-- begin THE RECORDS --

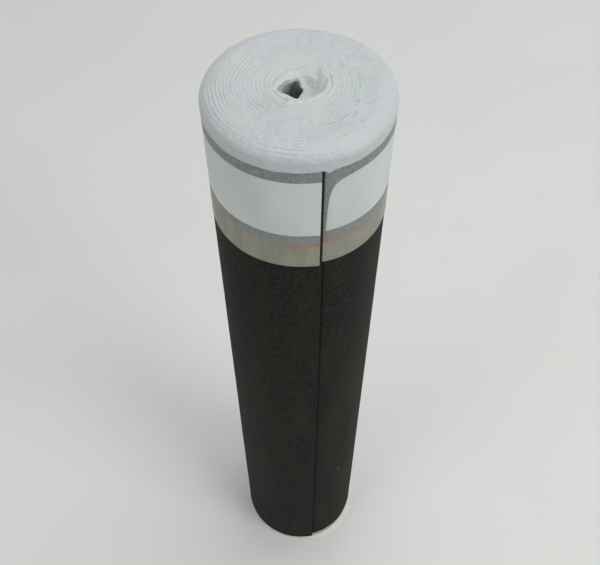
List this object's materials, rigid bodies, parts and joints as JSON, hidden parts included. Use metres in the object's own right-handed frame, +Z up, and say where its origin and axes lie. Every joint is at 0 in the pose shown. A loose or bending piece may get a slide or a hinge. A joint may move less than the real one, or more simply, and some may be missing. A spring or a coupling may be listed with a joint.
{
  "type": "roll of roofing felt",
  "caption": "Coreless roll of bituminous roofing felt on its end, with white film gathered at both ends and a plain wrapper band near the top.",
  "frame": {"origin": "on the floor at the axis of the bore, under the squashed edge of the film", "axes": "+Z up along the roll's axis, and -Y towards the front, where the seam runs down a little to the right of the middle"},
  "size_m": [0.2042, 0.2062, 1.029],
  "materials": {
    "felt": "matte",
    "film": "satin",
    "wrapper": "satin"
  },
  "bodies": {
    "root": {"membrane_roll": "felt", "release_film": "film", "wrapper_band": "wrapper"}
  },
  "joints": []
}
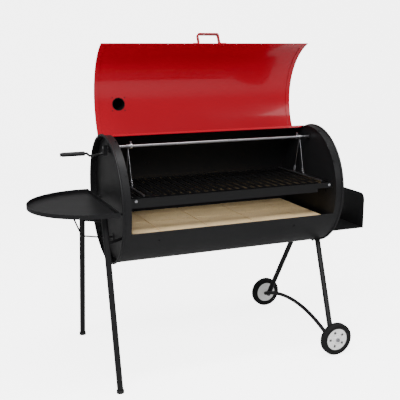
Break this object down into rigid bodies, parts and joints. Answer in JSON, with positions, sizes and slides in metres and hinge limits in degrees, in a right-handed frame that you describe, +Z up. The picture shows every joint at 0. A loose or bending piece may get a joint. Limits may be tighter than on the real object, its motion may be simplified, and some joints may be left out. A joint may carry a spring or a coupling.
{
  "type": "barrel charcoal grill",
  "caption": "Barrel charcoal grill on legs and wheels, with a hinged lid, chimney, crank-raised grate, firebrick bed, round side tray and side shelf.",
  "frame": {"origin": "on the floor, at the centre of the bounding box", "axes": "+X along the barrel from the round tray's end to the shelf's end, +Y from the open front to the back, +Z up"},
  "size_m": [1.504, 0.78, 1.4088],
  "materials": {
    "black_powder": "satin",
    "red_enamel": "gloss",
    "grate_enamel": "gloss",
    "zinc": "satin",
    "steel": "satin",
    "grip_plastic": "matte",
    "firebrick": "matte",
    "foot_plastic": "matte",
    "tyre": "matte",
    "hub_plastic": "gloss"
  },
  "bodies": {
    "barrel": {"barrel_shell": "black_powder", "left_end_cap": "black_powder", "right_end_cap": "black_powder", "left_rim": "black_powder", "right_rim": "black_powder", "rear_strip": "red_enamel", "strip_bolts": "red_enamel", "lid_rest_buttons": "black_powder", "hinge_barrel_leaves": "black_powder", "hinge_pins": "zinc", "hinge_bolts": "zinc", "lid_stays": "black_powder", "shaft_bearings": "black_powder", "left_lift_cables": "steel", "right_lift_cables": "steel", "grate_stops": "black_powder", "firebricks": "firebrick", "brick_pan": "black_powder", "shell_bolts": "black_powder", "side_tray": "black_powder", "tray_rods": "black_powder", "tray_brace": "black_powder", "side_shelf": "black_powder", "shelf_bolts": "zinc", "front_left_leg": "black_powder", "rear_left_leg": "black_powder", "front_right_leg": "black_powder", "rear_right_leg": "black_powder", "left_leg_mounts": "black_powder", "leg_saddles": "black_powder", "foot_caps": "foot_plastic", "wheel_tie": "black_powder", "wheel_axles": "steel", "wheel_nuts": "zinc"},
    "lid": {"lid_sheet": "red_enamel", "lid_end_bands": "red_enamel", "lid_front_band": "red_enamel", "lid_handle": "red_enamel", "handle_screws": "red_enamel", "chimney_flange": "black_powder", "chimney_pipe": "black_powder", "damper_pin": "zinc", "hinge_lid_leaves": "red_enamel"},
    "damper": {"chimney_damper": "black_powder"},
    "crank": {"crank_shaft": "steel", "crank_hub": "black_powder", "crank_arm": "black_powder", "shaft_collars": "zinc", "collar_screws": "zinc"},
    "grip": {"crank_grip": "grip_plastic"},
    "grate": {"grate_bars": "grate_enamel", "grate_frame": "grate_enamel", "grease_trough": "grate_enamel", "trough_bolts": "zinc", "lift_chains": "steel", "lifting_bars": "steel"},
    "front_wheel": {"front_tyre": "tyre", "front_hub": "hub_plastic"},
    "rear_wheel": {"rear_tyre": "tyre", "rear_hub": "hub_plastic"}
  },
  "joints": [
    {"name": "lid_hinge", "type": "hinge", "parent": "barrel", "child": "lid", "pos_m": [0.076, 0.17167, 0.95073], "axis": [-1, 0, 0], "range_deg": [-86.5, 0]},
    {"name": "damper_swivel", "type": "hinge", "parent": "lid", "child": "damper", "pos_m": [-0.26, 0.34947, 1.10483], "axis": [0, 1, -0.0087], "range_deg": [0, 110]},
    {"name": "grate_lift", "type": "slide", "parent": "barrel", "child": "grate", "axis": [0, 0, 1], "range_m": [0, 0.065], "deforming": ["left_lift_cables", "right_lift_cables"]},
    {"name": "crank_turn", "type": "hinge", "parent": "barrel", "child": "crank", "pos_m": [0.076, 0, 0.947], "axis": [1, 0, 0], "range_deg": [0, 518]},
    {"name": "grip_spin", "type": "hinge", "parent": "crank", "child": "grip", "pos_m": [-0.532, 0.09644, 0.91379], "axis": [1, 0, 0], "continuous": true},
    {"name": "front_wheel_spin", "type": "hinge", "parent": "barrel", "child": "front_wheel", "pos_m": [0.51, -0.364, 0.075], "axis": [0, 1, 0], "continuous": true},
    {"name": "rear_wheel_spin", "type": "hinge", "parent": "barrel", "child": "rear_wheel", "pos_m": [0.51, 0.364, 0.075], "axis": [0, 1, 0], "continuous": true}
  ],
  "couplings": [
    {"joint": "crank_turn", "follows": "grate_lift", "rad_per_m": 138.89}
  ]
}
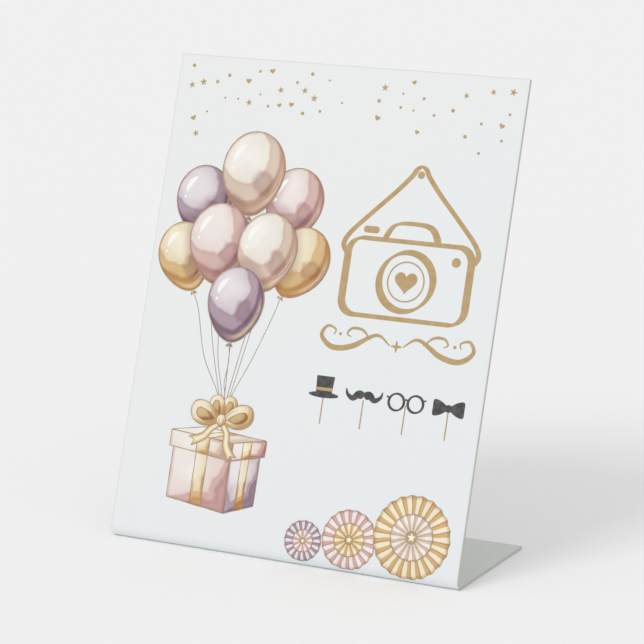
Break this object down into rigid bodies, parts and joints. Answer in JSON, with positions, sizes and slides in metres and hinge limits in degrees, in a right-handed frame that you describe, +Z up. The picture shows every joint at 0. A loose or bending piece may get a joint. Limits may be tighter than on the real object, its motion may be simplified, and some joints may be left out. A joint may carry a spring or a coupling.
{
  "type": "tabletop sign",
  "caption": "Free-standing tabletop sign: a thin white-coated sheet folded into a leaning panel and a flat foot, faced with a printed film.",
  "frame": {"origin": "on the table, below the middle of the sign's outer box", "axes": "+Z up, +X along the width to the viewer's right when the printed face is read, -Y the way the printed face looks"},
  "size_m": [0.2032, 0.083, 0.248],
  "materials": {
    "sheet_coat": "fine satin white powder coat over aluminium sheet, also on the cut edges",
    "film_print": "satin white vinyl film, printed in gold, champagne, blush and mauve-grey"
  },
  "bodies": {
    "root": {"bent_sheet": "sheet_coat", "printed_film": "film_print"}
  },
  "joints": []
}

-- end THE RECORDS --

**TASK DESCRIPTION:** Reproduce the entries above exactly.

**TASK OUTPUT:**
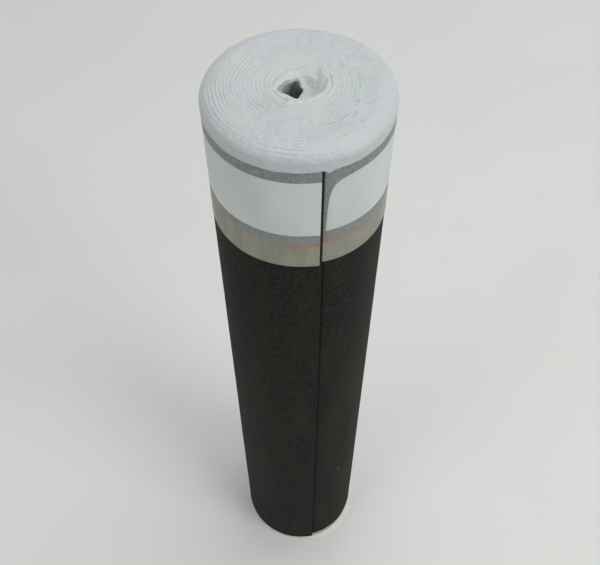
List this object's materials, rigid bodies, parts and joints as JSON, hidden parts included. Use metres in the object's own right-handed frame, +Z up, and say where its origin and axes lie. Every joint is at 0 in the pose shown. A loose or bending piece may get a slide or a hinge. A joint may move less than the real one, or more simply, and some may be missing. A spring or a coupling may be listed with a joint.
{
  "type": "roll of roofing felt",
  "caption": "Coreless roll of bituminous roofing felt on its end, with white film gathered at both ends and a plain wrapper band near the top.",
  "frame": {"origin": "on the floor at the axis of the bore, under the squashed edge of the film", "axes": "+Z up along the roll's axis, and -Y towards the front, where the seam runs down a little to the right of the middle"},
  "size_m": [0.2042, 0.2062, 1.029],
  "materials": {
    "felt": "matte",
    "film": "satin",
    "wrapper": "satin"
  },
  "bodies": {
    "root": {"membrane_roll": "felt", "release_film": "film", "wrapper_band": "wrapper"}
  },
  "joints": []
}
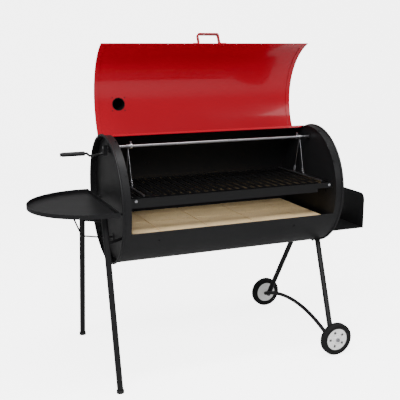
Break this object down into rigid bodies, parts and joints. Answer in JSON, with positions, sizes and slides in metres and hinge limits in degrees, in a right-handed frame that you describe, +Z up. The picture shows every joint at 0. A loose or bending piece may get a joint. Limits may be tighter than on the real object, its motion may be simplified, and some joints may be left out. A joint may carry a spring or a coupling.
{
  "type": "barrel charcoal grill",
  "caption": "Barrel charcoal grill on legs and wheels, with a hinged lid, chimney, crank-raised grate, firebrick bed, round side tray and side shelf.",
  "frame": {"origin": "on the floor, at the centre of the bounding box", "axes": "+X along the barrel from the round tray's end to the shelf's end, +Y from the open front to the back, +Z up"},
  "size_m": [1.504, 0.78, 1.4088],
  "materials": {
    "black_powder": "satin",
    "red_enamel": "gloss",
    "grate_enamel": "gloss",
    "zinc": "satin",
    "steel": "satin",
    "grip_plastic": "matte",
    "firebrick": "matte",
    "foot_plastic": "matte",
    "tyre": "matte",
    "hub_plastic": "gloss"
  },
  "bodies": {
    "barrel": {"barrel_shell": "black_powder", "left_end_cap": "black_powder", "right_end_cap": "black_powder", "left_rim": "black_powder", "right_rim": "black_powder", "rear_strip": "red_enamel", "strip_bolts": "red_enamel", "lid_rest_buttons": "black_powder", "hinge_barrel_leaves": "black_powder", "hinge_pins": "zinc", "hinge_bolts": "zinc", "lid_stays": "black_powder", "shaft_bearings": "black_powder", "left_lift_cables": "steel", "right_lift_cables": "steel", "grate_stops": "black_powder", "firebricks": "firebrick", "brick_pan": "black_powder", "shell_bolts": "black_powder", "side_tray": "black_powder", "tray_rods": "black_powder", "tray_brace": "black_powder", "side_shelf": "black_powder", "shelf_bolts": "zinc", "front_left_leg": "black_powder", "rear_left_leg": "black_powder", "front_right_leg": "black_powder", "rear_right_leg": "black_powder", "left_leg_mounts": "black_powder", "leg_saddles": "black_powder", "foot_caps": "foot_plastic", "wheel_tie": "black_powder", "wheel_axles": "steel", "wheel_nuts": "zinc"},
    "lid": {"lid_sheet": "red_enamel", "lid_end_bands": "red_enamel", "lid_front_band": "red_enamel", "lid_handle": "red_enamel", "handle_screws": "red_enamel", "chimney_flange": "black_powder", "chimney_pipe": "black_powder", "damper_pin": "zinc", "hinge_lid_leaves": "red_enamel"},
    "damper": {"chimney_damper": "black_powder"},
    "crank": {"crank_shaft": "steel", "crank_hub": "black_powder", "crank_arm": "black_powder", "shaft_collars": "zinc", "collar_screws": "zinc"},
    "grip": {"crank_grip": "grip_plastic"},
    "grate": {"grate_bars": "grate_enamel", "grate_frame": "grate_enamel", "grease_trough": "grate_enamel", "trough_bolts": "zinc", "lift_chains": "steel", "lifting_bars": "steel"},
    "front_wheel": {"front_tyre": "tyre", "front_hub": "hub_plastic"},
    "rear_wheel": {"rear_tyre": "tyre", "rear_hub": "hub_plastic"}
  },
  "joints": [
    {"name": "lid_hinge", "type": "hinge", "parent": "barrel", "child": "lid", "pos_m": [0.076, 0.17167, 0.95073], "axis": [-1, 0, 0], "range_deg": [-86.5, 0]},
    {"name": "damper_swivel", "type": "hinge", "parent": "lid", "child": "damper", "pos_m": [-0.26, 0.34947, 1.10483], "axis": [0, 1, -0.0087], "range_deg": [0, 110]},
    {"name": "grate_lift", "type": "slide", "parent": "barrel", "child": "grate", "axis": [0, 0, 1], "range_m": [0, 0.065], "deforming": ["left_lift_cables", "right_lift_cables"]},
    {"name": "crank_turn", "type": "hinge", "parent": "barrel", "child": "crank", "pos_m": [0.076, 0, 0.947], "axis": [1, 0, 0], "range_deg": [0, 518]},
    {"name": "grip_spin", "type": "hinge", "parent": "crank", "child": "grip", "pos_m": [-0.532, 0.09644, 0.91379], "axis": [1, 0, 0], "continuous": true},
    {"name": "front_wheel_spin", "type": "hinge", "parent": "barrel", "child": "front_wheel", "pos_m": [0.51, -0.364, 0.075], "axis": [0, 1, 0], "continuous": true},
    {"name": "rear_wheel_spin", "type": "hinge", "parent": "barrel", "child": "rear_wheel", "pos_m": [0.51, 0.364, 0.075], "axis": [0, 1, 0], "continuous": true}
  ],
  "couplings": [
    {"joint": "crank_turn", "follows": "grate_lift", "rad_per_m": 138.89}
  ]
}
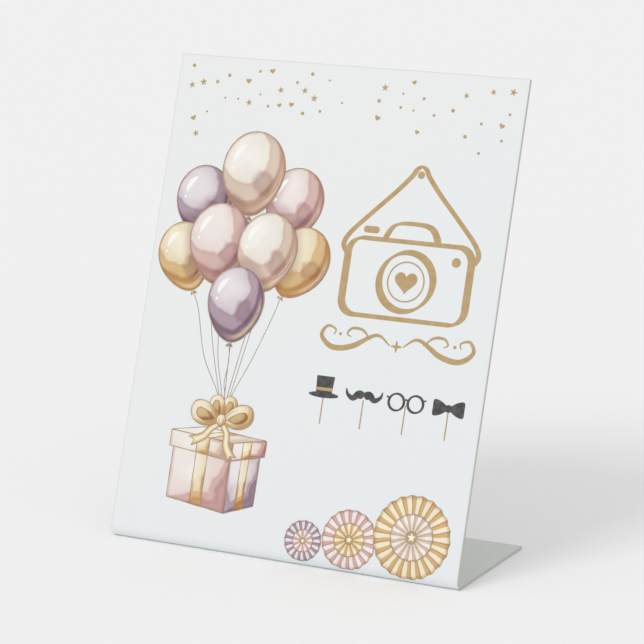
Break this object down into rigid bodies, parts and joints. Answer in JSON, with positions, sizes and slides in metres and hinge limits in degrees, in a right-handed frame that you describe, +Z up. The picture shows every joint at 0. A loose or bending piece may get a joint. Limits may be tighter than on the real object, its motion may be simplified, and some joints may be left out. A joint may carry a spring or a coupling.
{
  "type": "tabletop sign",
  "caption": "Free-standing tabletop sign: a thin white-coated sheet folded into a leaning panel and a flat foot, faced with a printed film.",
  "frame": {"origin": "on the table, below the middle of the sign's outer box", "axes": "+Z up, +X along the width to the viewer's right when the printed face is read, -Y the way the printed face looks"},
  "size_m": [0.2032, 0.083, 0.248],
  "materials": {
    "sheet_coat": "fine satin white powder coat over aluminium sheet, also on the cut edges",
    "film_print": "satin white vinyl film, printed in gold, champagne, blush and mauve-grey"
  },
  "bodies": {
    "root": {"bent_sheet": "sheet_coat", "printed_film": "film_print"}
  },
  "joints": []
}